Start of Information provided
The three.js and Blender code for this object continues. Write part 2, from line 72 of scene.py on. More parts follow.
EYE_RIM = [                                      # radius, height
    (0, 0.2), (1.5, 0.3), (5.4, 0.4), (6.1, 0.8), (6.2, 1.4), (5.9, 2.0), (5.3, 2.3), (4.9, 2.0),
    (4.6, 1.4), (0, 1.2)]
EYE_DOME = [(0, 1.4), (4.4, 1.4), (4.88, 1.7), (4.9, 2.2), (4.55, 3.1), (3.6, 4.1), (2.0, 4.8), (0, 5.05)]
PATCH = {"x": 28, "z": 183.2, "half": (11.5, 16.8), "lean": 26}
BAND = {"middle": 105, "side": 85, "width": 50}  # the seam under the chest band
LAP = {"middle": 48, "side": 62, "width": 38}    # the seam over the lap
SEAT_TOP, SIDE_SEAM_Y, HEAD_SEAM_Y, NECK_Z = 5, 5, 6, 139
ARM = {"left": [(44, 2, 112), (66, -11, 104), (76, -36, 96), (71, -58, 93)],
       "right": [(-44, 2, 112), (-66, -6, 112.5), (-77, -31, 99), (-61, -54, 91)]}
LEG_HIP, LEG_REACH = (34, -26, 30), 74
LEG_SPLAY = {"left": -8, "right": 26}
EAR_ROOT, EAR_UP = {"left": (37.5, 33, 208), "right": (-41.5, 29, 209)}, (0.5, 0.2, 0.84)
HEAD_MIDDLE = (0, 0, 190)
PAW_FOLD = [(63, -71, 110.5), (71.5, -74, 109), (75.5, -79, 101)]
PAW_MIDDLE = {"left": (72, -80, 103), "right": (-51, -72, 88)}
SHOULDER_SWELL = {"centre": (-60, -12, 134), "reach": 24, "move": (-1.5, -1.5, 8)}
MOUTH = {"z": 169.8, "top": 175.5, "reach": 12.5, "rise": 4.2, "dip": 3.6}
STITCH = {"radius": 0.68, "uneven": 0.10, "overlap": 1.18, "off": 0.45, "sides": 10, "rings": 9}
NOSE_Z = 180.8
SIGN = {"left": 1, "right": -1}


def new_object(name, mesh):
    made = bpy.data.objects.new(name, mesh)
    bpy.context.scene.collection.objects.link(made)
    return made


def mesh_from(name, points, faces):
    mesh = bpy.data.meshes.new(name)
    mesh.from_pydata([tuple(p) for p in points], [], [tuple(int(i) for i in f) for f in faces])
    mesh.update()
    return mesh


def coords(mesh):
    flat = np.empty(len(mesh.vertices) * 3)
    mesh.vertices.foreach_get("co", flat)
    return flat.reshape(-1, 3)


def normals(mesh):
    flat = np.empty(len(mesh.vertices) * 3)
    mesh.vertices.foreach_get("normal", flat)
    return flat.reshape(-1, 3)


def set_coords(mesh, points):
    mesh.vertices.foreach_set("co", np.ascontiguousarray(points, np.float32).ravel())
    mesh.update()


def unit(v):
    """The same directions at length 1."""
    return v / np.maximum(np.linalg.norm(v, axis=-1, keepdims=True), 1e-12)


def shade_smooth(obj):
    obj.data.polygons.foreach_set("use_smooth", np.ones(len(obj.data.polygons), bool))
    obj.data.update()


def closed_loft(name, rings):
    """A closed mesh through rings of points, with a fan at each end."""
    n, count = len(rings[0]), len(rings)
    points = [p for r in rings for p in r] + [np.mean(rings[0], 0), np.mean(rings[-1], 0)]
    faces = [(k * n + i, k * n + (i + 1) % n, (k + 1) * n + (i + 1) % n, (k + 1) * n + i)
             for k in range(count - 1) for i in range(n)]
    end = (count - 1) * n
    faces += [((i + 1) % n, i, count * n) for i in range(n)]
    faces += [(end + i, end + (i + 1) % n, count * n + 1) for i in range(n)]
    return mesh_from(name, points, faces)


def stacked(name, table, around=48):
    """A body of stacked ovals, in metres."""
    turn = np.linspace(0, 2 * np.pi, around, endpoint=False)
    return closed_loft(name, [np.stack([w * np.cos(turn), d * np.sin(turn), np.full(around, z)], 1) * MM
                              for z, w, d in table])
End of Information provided
The listing above must be transcribed exactly, line by line.

# The answer:
The three.js and Blender code for this object continues. Write part 2, from line 72 of scene.py on. More parts follow.
EYE_RIM = [                                      # radius, height
    (0, 0.2), (1.5, 0.3), (5.4, 0.4), (6.1, 0.8), (6.2, 1.4), (5.9, 2.0), (5.3, 2.3), (4.9, 2.0),
    (4.6, 1.4), (0, 1.2)]
EYE_DOME = [(0, 1.4), (4.4, 1.4), (4.88, 1.7), (4.9, 2.2), (4.55, 3.1), (3.6, 4.1), (2.0, 4.8), (0, 5.05)]
PATCH = {"x": 28, "z": 183.2, "half": (11.5, 16.8), "lean": 26}
BAND = {"middle": 105, "side": 85, "width": 50}  # the seam under the chest band
LAP = {"middle": 48, "side": 62, "width": 38}    # the seam over the lap
SEAT_TOP, SIDE_SEAM_Y, HEAD_SEAM_Y, NECK_Z = 5, 5, 6, 139
ARM = {"left": [(44, 2, 112), (66, -11, 104), (76, -36, 96), (71, -58, 93)],
       "right": [(-44, 2, 112), (-66, -6, 112.5), (-77, -31, 99), (-61, -54, 91)]}
LEG_HIP, LEG_REACH = (34, -26, 30), 74
LEG_SPLAY = {"left": -8, "right": 26}
EAR_ROOT, EAR_UP = {"left": (37.5, 33, 208), "right": (-41.5, 29, 209)}, (0.5, 0.2, 0.84)
HEAD_MIDDLE = (0, 0, 190)
PAW_FOLD = [(63, -71, 110.5), (71.5, -74, 109), (75.5, -79, 101)]
PAW_MIDDLE = {"left": (72, -80, 103), "right": (-51, -72, 88)}
SHOULDER_SWELL = {"centre": (-60, -12, 134), "reach": 24, "move": (-1.5, -1.5, 8)}
MOUTH = {"z": 169.8, "top": 175.5, "reach": 12.5, "rise": 4.2, "dip": 3.6}
STITCH = {"radius": 0.68, "uneven": 0.10, "overlap": 1.18, "off": 0.45, "sides": 10, "rings": 9}
NOSE_Z = 180.8
SIGN = {"left": 1, "right": -1}


def new_object(name, mesh):
    made = bpy.data.objects.new(name, mesh)
    bpy.context.scene.collection.objects.link(made)
    return made


def mesh_from(name, points, faces):
    mesh = bpy.data.meshes.new(name)
    mesh.from_pydata([tuple(p) for p in points], [], [tuple(int(i) for i in f) for f in faces])
    mesh.update()
    return mesh


def coords(mesh):
    flat = np.empty(len(mesh.vertices) * 3)
    mesh.vertices.foreach_get("co", flat)
    return flat.reshape(-1, 3)


def normals(mesh):
    flat = np.empty(len(mesh.vertices) * 3)
    mesh.vertices.foreach_get("normal", flat)
    return flat.reshape(-1, 3)


def set_coords(mesh, points):
    mesh.vertices.foreach_set("co", np.ascontiguousarray(points, np.float32).ravel())
    mesh.update()


def unit(v):
    """The same directions at length 1."""
    return v / np.maximum(np.linalg.norm(v, axis=-1, keepdims=True), 1e-12)


def shade_smooth(obj):
    obj.data.polygons.foreach_set("use_smooth", np.ones(len(obj.data.polygons), bool))
    obj.data.update()


def closed_loft(name, rings):
    """A closed mesh through rings of points, with a fan at each end."""
    n, count = len(rings[0]), len(rings)
    points = [p for r in rings for p in r] + [np.mean(rings[0], 0), np.mean(rings[-1], 0)]
    faces = [(k * n + i, k * n + (i + 1) % n, (k + 1) * n + (i + 1) % n, (k + 1) * n + i)
             for k in range(count - 1) for i in range(n)]
    end = (count - 1) * n
    faces += [((i + 1) % n, i, count * n) for i in range(n)]
    faces += [(end + i, end + (i + 1) % n, count * n + 1) for i in range(n)]
    return mesh_from(name, points, faces)


def stacked(name, table, around=48):
    """A body of stacked ovals, in metres."""
    turn = np.linspace(0, 2 * np.pi, around, endpoint=False)
    return closed_loft(name, [np.stack([w * np.cos(turn), d * np.sin(turn), np.full(around, z)], 1) * MM
                              for z, w, d in table])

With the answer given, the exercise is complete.